The company acquired Cap Lopez as part of a wider deal with TotalEnergies that included non-operated assets in seven Gabonese fields in 2021 for $350mn. In July 2019, Perenco was awarded the licence for the Olowi field, which is estimated to hold 850mn ft3 of natural gas.
Most recently, at the end of April, it secured more upstream assets in Gabon, including on the producing Limade, Turnix, Moba and Oba fields, as the result of an asset swap with Tullow Oil. Perenco said that the deal would give it a better balance of production and appraisal and exploration assets, although it did not say if the agreement was designed to provide access to additional gas reserves.
Government backing
According to government figures, Gabon has proven natural gas reserves of 1.02 trillion ft3 (28.9bn m3), mainly in the form of associated gas and almost all of it offshore. However, little effort has been put into appraising the extent of existing discoveries as a result of their apparent limited size and because of the lack of a significant local market. Some sources suggest that the reserve figure could be 3-5 trillion ft3. Moreover, the country lacked a legal and tax regime to incentivize gas exploration for many years because of a lack of official interest in developing marginal gas reserves.
However, lower oil income appears to have pushed the government into a change of heart. The new Hydrocarbons Code sets out a ten-year gas sector plan, including ambitions for boosting domestic gas consumption and developing LNG export capacity. A Presidential Gas Task Force was set up in 2021 to supervise the sector’s development and identify possible investors.
Upstream reforms included in the new Code have encouraged greater investment in exploration, which could reveal more gas for LNG production. New licensing rounds for offshore acreage are also being held for the first time since 2014. Finally, the government’s new Transformation Acceleration Plan requires more gas to be produced for domestic consumption and also for export, if possible.
Expanding infrastructure
The Gabonese gas sector is currently very small, but Perenco supplies natural gas to two small power plants in the country’s two biggest cities, Libreville (75 MW) and Port-Gentil (105 MW).
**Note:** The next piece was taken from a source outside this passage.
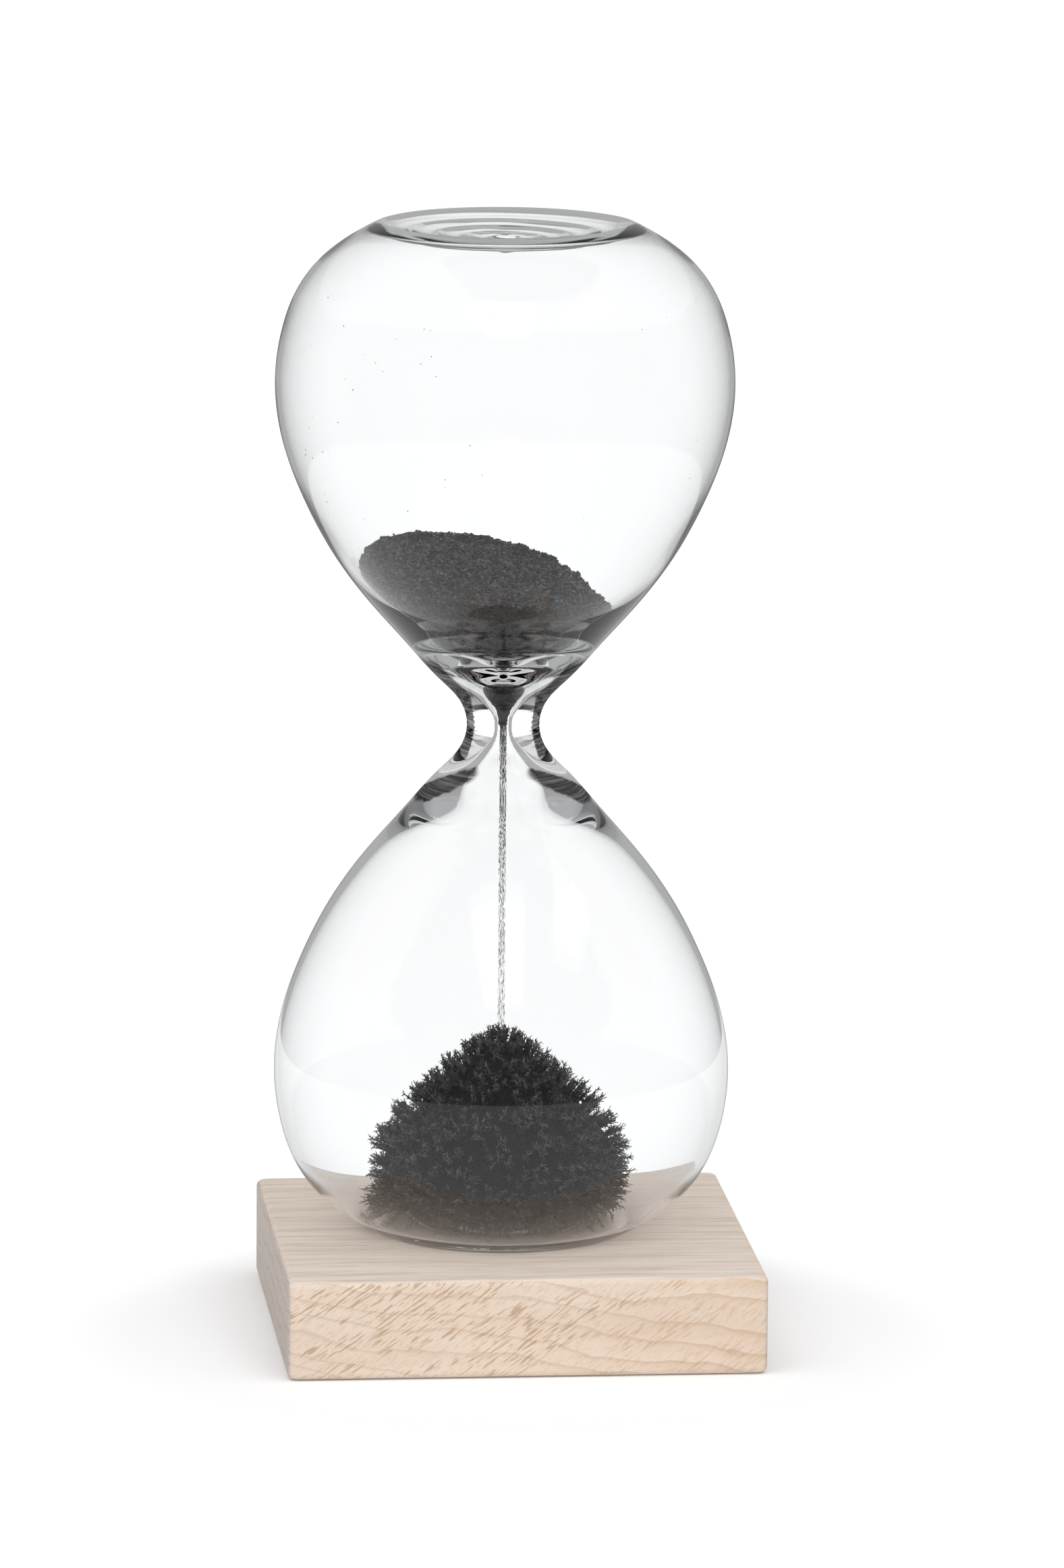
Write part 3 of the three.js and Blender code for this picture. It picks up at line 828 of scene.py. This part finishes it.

It has also signed a memorandum of understanding with the Gabon Power Company to supply gas for a power plant in the south of the country at Mayumba with initial capacity of 21 MW, potentially rising to 50 MW in the future. This will allow Gabon Power to develop its electricity distribution network in the area, including a 90kV transmission line to the city of Tchibanga.
A new 1200-MW gas-fired generation plant is also planned at Owendo close to Libreville, where a 128-MW gas-fired station already exists. The plant will be built and operated by a Wartsila consortium for 15 years before being transferred to the state. The plant will be powered by gas which is currently flared.
It is difficult to obtain current figures for marketed gas, but OPEC data shows 453.9mn m3 (16bn ft3) in 2021 (see figure 2). At present, almost 90% of gas production is flared or re-injected because of the lack of commercial outlets. World Bank data shows 1.4bn m3 of gas flared in 2022 (see figure 3).
In 2016, the government endorsed the World Bank’s Zero Routine Flaring by 2030 initiative, including a pledge to cut greenhouse emissions by half between 2016 and 2025, although the target is not binding. Libreville hopes that building domestic gas demand will help curb the practice.
Regional context
Perenco appears to be building on the success of its Cameroonian FLNG project, which it has operated offshore the Port of Kribi alongside Cameroon’s national oil company Société Nationale des Hydrocarbures (SNH) since May 2018. The Hilli Episeyo FLNG vessel has a production capacity of 2.4mn mt/yr, but actual production has fallen short of this figure. It was the world’s second FLNG vessel and the first to be converted from an LNG carrier.
The Hilli Episeyo has been 100% owned by Golar LNG since March, when the company bought New Fortress Energy’s (NFE) 50% stake in the project in exchange for $100mn, Golar taking on the project’s remaining $323mn debt obligations and Golar’s previous holding of 4.1mn shares in NFE.
Here too, Perenco has coupled domestic energy supply with LNG production, supplying LPG and condensate to the Cameroonian market.
Perenco’s output currently breaks down as 75% oil and 25% gas by barrels of oil equivalent. However, through its long experience on the Gulf of Guinea, it does appear to have identified a gap in the market for LNG. It has operated in Gabon for 30 years, with Gabon and Cameroon being its two biggest sources of production, yielding 110,000 boe/d and 100,000 boe/d in 2022.
Nigeria, Angola and Equatorial Guinea already operate larger LNG plants on the Gulf of Guinea, but Perenco’s plans are opening up the commercial development of smaller stranded gas reserves in the region. Apart from Gabon and Cameroon, a new LNG project is possible in Congo-Brazzaville, following the conclusion of a preliminary agreement between Italy’s Eni and the government of Congo-Brazzaville.
It will be interesting to see whether Perenco becomes involved in this venture in some way or sets out to develop its own small LNG project in the country. It is already active in Congo-Brazzaville where it operates the Emeraude, Likouala and Yombo fields with an FPSO and, in December, it announced a discovery on its offshore Pointe Noire Grand Fond (PNGF) Sud licence with “good oil and gas shows”.
Perenco’s investments suggest that more of Africa’s smaller stranded gas reserves could be tapped for LNG in the future. Maturing LNG technology is convincing developers that small projects are commercially viable and is also persuading governments that it is worth engaging with potential investors to see how the investment regime can be adapted to enable them. Cameroon and Gabon may only be the beginning.